**STATED GOAL**
Using the data below, return the stretch from the line that contains "Model this object" through the line that contains "wasm.setup();", both included, exactly as it stands and nothing beyond it.

**RECORD EXTRACTS**
***
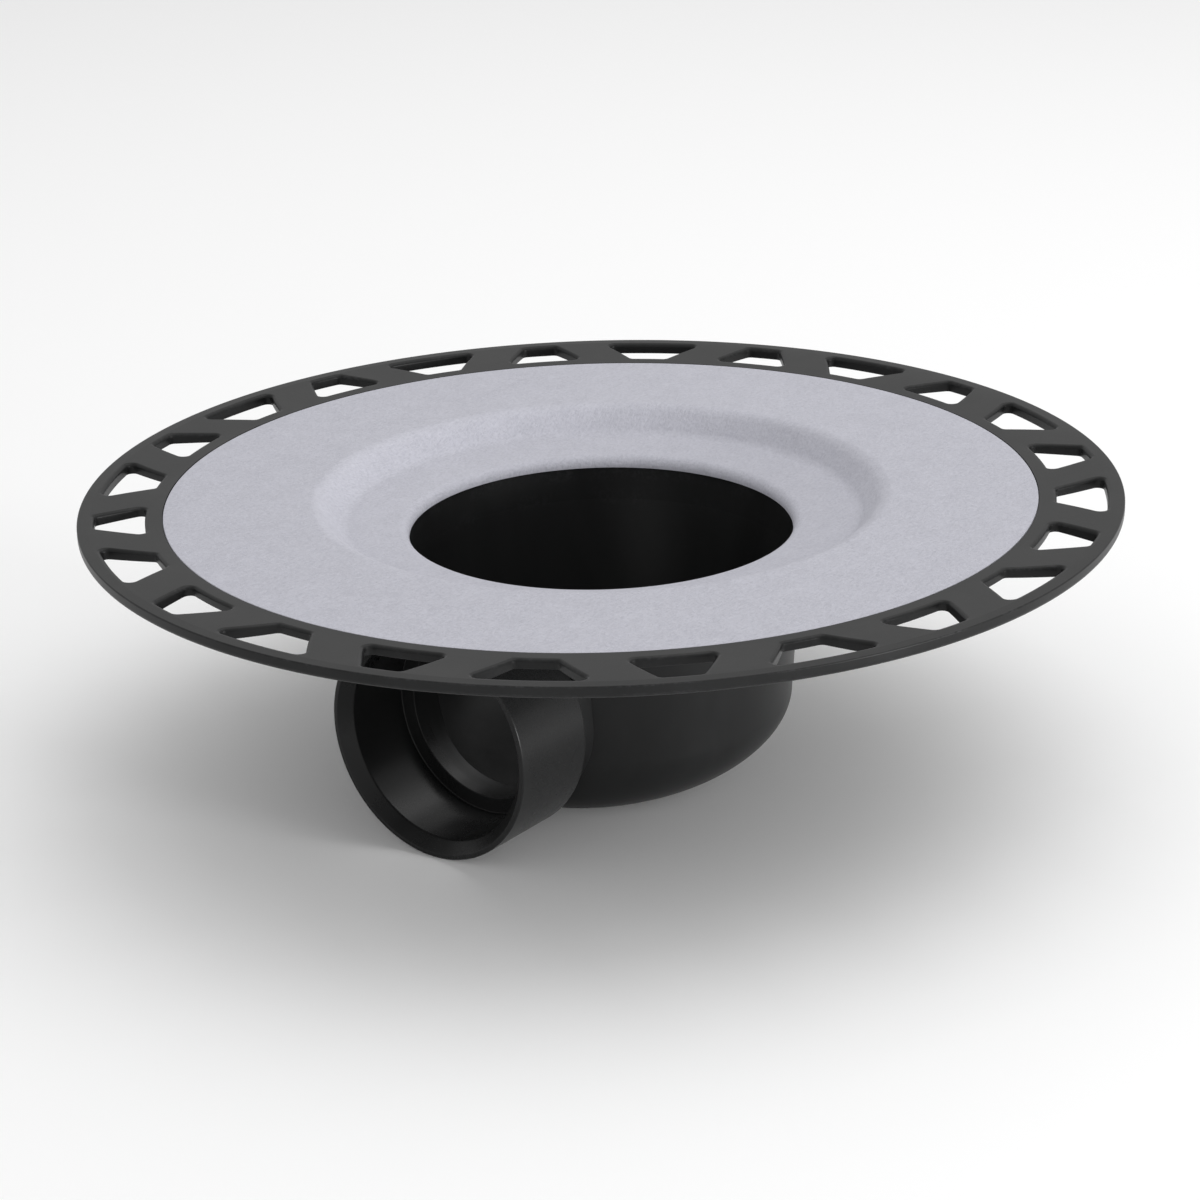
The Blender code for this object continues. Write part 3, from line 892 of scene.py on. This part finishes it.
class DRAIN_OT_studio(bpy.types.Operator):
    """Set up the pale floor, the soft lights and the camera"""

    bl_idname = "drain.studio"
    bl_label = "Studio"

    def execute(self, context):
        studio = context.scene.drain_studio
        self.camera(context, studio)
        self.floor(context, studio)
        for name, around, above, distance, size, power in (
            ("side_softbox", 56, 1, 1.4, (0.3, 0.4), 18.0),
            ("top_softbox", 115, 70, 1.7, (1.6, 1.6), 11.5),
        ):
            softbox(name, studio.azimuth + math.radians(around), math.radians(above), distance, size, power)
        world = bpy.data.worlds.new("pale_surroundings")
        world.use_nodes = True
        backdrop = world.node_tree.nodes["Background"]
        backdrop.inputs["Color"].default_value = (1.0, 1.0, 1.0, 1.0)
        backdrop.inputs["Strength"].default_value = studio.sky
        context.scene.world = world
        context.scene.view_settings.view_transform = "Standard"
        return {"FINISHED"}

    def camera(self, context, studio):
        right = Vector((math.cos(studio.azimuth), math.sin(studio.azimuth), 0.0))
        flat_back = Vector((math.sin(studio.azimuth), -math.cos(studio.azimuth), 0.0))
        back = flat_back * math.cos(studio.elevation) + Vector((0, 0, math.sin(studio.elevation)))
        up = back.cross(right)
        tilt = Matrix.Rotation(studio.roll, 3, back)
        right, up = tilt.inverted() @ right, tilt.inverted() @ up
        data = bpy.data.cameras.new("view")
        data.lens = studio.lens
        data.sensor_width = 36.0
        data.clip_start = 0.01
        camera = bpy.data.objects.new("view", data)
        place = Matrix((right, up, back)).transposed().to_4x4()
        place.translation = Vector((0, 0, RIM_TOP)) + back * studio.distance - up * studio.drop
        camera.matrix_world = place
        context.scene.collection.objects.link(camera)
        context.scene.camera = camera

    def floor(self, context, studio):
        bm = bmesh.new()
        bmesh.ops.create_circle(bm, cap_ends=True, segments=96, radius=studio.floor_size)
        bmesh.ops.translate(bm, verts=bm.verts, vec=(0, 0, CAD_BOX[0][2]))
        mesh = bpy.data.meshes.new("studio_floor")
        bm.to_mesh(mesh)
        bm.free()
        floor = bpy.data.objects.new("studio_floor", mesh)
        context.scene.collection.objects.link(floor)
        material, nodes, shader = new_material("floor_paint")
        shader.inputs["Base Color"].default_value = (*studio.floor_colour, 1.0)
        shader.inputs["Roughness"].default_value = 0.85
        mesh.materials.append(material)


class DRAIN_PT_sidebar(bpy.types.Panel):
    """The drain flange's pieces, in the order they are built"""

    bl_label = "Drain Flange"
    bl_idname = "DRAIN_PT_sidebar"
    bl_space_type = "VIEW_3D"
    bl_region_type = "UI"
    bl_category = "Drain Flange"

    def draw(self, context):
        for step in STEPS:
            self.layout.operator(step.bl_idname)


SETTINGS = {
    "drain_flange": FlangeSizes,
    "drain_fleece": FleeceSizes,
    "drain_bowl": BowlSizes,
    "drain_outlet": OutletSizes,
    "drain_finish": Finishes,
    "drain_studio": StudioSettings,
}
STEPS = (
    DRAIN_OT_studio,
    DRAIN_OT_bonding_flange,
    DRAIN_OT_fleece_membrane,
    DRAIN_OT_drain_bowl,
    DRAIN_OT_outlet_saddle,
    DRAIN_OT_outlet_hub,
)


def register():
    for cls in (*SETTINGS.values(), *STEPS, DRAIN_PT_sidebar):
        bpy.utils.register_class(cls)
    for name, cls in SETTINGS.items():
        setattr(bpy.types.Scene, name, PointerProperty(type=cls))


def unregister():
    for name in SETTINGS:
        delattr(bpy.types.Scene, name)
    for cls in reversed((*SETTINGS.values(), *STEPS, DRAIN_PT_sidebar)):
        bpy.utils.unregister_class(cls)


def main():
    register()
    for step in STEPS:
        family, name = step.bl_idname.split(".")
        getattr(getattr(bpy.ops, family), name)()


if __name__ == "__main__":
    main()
***
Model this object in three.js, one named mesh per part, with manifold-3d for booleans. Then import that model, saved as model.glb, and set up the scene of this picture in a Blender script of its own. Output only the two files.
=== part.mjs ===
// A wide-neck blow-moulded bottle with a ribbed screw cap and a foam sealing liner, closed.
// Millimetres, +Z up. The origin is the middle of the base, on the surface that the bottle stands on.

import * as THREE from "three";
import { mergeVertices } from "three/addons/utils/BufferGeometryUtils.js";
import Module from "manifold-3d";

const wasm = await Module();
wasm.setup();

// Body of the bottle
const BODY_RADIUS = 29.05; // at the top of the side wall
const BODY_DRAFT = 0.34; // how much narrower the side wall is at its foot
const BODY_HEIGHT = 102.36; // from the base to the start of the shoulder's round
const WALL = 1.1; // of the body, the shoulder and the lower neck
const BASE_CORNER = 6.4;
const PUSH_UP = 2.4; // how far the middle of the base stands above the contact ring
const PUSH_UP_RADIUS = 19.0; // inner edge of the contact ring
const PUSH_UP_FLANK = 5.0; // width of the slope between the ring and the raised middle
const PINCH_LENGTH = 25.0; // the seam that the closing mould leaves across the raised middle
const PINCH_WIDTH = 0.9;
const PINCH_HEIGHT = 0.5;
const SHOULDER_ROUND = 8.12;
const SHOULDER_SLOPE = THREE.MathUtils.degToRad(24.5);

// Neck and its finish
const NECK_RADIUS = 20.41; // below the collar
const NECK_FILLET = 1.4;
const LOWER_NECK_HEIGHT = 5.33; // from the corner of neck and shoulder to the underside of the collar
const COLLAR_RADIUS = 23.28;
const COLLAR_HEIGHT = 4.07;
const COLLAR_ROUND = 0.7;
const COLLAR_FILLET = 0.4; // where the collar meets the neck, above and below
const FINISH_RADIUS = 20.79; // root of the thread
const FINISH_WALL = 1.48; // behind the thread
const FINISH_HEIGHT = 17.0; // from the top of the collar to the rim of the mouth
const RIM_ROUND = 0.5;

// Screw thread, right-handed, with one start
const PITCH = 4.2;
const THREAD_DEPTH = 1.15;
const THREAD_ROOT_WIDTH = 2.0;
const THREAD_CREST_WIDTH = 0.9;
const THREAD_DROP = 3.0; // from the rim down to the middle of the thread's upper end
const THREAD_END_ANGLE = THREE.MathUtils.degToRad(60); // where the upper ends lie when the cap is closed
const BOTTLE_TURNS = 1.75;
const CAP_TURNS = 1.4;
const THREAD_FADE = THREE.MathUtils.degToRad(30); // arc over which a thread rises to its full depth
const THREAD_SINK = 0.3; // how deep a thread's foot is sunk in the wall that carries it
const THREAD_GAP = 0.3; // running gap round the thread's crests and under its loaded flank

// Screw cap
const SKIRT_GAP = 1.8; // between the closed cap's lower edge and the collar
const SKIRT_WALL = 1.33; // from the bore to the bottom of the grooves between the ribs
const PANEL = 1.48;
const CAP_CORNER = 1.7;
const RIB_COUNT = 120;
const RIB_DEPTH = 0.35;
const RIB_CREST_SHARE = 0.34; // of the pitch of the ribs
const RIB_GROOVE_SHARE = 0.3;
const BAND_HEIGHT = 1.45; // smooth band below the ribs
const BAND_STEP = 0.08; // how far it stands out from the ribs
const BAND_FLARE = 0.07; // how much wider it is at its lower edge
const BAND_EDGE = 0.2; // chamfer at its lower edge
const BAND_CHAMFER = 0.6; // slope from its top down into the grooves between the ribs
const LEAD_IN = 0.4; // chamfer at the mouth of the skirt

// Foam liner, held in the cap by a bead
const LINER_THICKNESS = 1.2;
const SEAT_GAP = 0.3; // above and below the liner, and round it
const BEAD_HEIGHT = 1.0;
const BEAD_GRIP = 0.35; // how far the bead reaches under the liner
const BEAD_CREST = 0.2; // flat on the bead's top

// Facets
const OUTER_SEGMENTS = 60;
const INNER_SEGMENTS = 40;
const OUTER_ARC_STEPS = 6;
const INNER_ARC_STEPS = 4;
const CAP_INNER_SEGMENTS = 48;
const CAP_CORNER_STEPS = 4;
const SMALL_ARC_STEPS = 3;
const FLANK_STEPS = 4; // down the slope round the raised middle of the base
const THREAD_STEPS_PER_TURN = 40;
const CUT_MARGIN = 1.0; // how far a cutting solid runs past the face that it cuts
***
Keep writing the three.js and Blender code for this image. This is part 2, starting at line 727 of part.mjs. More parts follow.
***
**RESPONSE TO THIS TASK**
Model this object in three.js, one named mesh per part, with manifold-3d for booleans. Then import that model, saved as model.glb, and set up the scene of this picture in a Blender script of its own. Output only the two files.
=== part.mjs ===
// A wide-neck blow-moulded bottle with a ribbed screw cap and a foam sealing liner, closed.
// Millimetres, +Z up. The origin is the middle of the base, on the surface that the bottle stands on.

import * as THREE from "three";
import { mergeVertices } from "three/addons/utils/BufferGeometryUtils.js";
import Module from "manifold-3d";

const wasm = await Module();
wasm.setup();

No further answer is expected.